How models spend more compute at inference

There are two broad families of methods. The first modifies the proposal distribution: the model generates a longer reasoning trace, revising and extending its own thinking before committing to an answer. Chain-of-thought prompting and trained reasoning models both fall here. The second modifies the search over outputs: the model produces many candidate answers and a selection mechanism chooses among them.

Selection mechanisms include majority voting over sampled answers, known as self-consistency, and scoring candidates with a verifier or reward model. More elaborate search methods expand a tree of partial solutions and use a process reward model to score intermediate steps, keeping promising branches and pruning weak ones. Each method trades additional tokens or parallel samples for higher expected correctness.

  • Sequential scaling: generate longer or self-revising reasoning traces.
  • Parallel scaling: sample many answers and select the best.
  • Selection can use majority vote, a verifier, or a process reward model over steps.

The compute trade-off

Inference-time scaling exposes a trade-off between training compute and test-time compute. Research on scaling test-time compute optimally shows that on problems where a smaller base model already has a non-trivial success rate, a compute-optimal test-time strategy can let that smaller model outperform a model 14 times larger run with a small inference budget, while on the hardest problems pretraining scale still dominates. The practical implication is that the optimal split between training and inference depends on the difficulty of the workload.

Allocating test-time compute well also matters. A compute-optimal strategy adapts the budget to the prompt, applying more search to questions where the base model is uncertain and less where it is already confident. In the same work this adaptive allocation improved the efficiency of test-time compute by more than four times over a best-of-N baseline, far more efficient than a fixed, large budget applied uniformly.

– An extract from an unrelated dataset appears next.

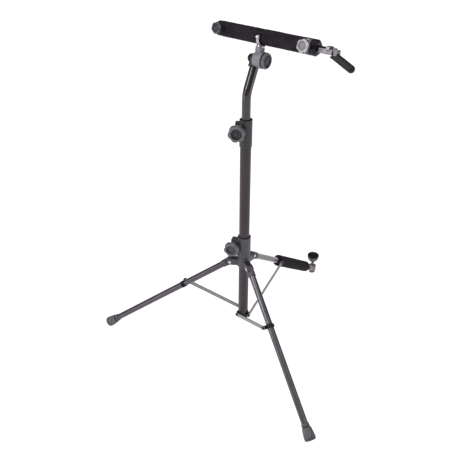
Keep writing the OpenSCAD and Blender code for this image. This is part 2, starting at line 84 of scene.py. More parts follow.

  • For some tasks, a compute-optimal budget lets a model beat one 14 times larger.
  • For the hardest tasks, pretraining scale remains decisive.
  • Adapting the budget to question difficulty is more efficient than a uniform budget.

Costs and limits

The cost of test-time compute is direct: more generated tokens or more parallel samples mean higher latency and higher spend per query. Because reasoning models emit hidden reasoning tokens that are billed even when not shown, a single answer can consume many times the tokens of a non-reasoning response. Returns also diminish, since accuracy gains flatten and eventually plateau as the budget grows.

Inference-time scaling is not a substitute for capability the model lacks. If the base model cannot represent the knowledge or reasoning needed for a task, more samples and longer traces will not conjure it. The technique amplifies a model's existing competence rather than adding new abilities, which is why it pairs well with capable reasoning-trained models.

  • More compute means higher latency and cost per query.
  • Accuracy gains diminish and plateau beyond a point.
  • It amplifies existing competence rather than adding new knowledge.

Key takeaways

  • Test-time compute is computation spent during inference to improve answers without changing model weights.
  • Methods split into sequential scaling (longer reasoning) and parallel scaling (sample many, then select).
  • With a compute-optimal budget, a smaller model can outperform one 14 times larger on some tasks, but not the hardest ones.
  • Compute-optimal strategies adapt the budget to question difficulty rather than spending uniformly.
  • The gains diminish and carry real latency and cost, since reasoning tokens are billed.

Frequently asked questions

Test-time compute is the computation a model uses while answering, such as generating longer reasoning or multiple candidate answers. Spending more of it can raise accuracy on hard problems without retraining the model or increasing its parameter count.
Sequential scaling makes the model think longer through extended, self-revising reasoning traces. Parallel scaling samples many independent answers and selects the best using majority vote, a verifier, or a reward model. Many systems combine both.
Sometimes. Research shows that with a compute-optimal budget a smaller model can outperform a model 14 times larger on problems where it already has a non-trivial success rate. On the hardest problems, however, pretraining scale still wins, so the trade-off depends on workload difficulty.
Reasoning models generate hidden reasoning tokens before the final answer, and those tokens are billed and add latency. A single response can consume many times the tokens of a standard answer, which is the direct cost of spending more test-time compute.
No. Gains diminish and eventually plateau as the budget grows, and the technique cannot add knowledge the base model lacks. It amplifies existing competence, so beyond a point extra compute mainly raises cost without raising accuracy.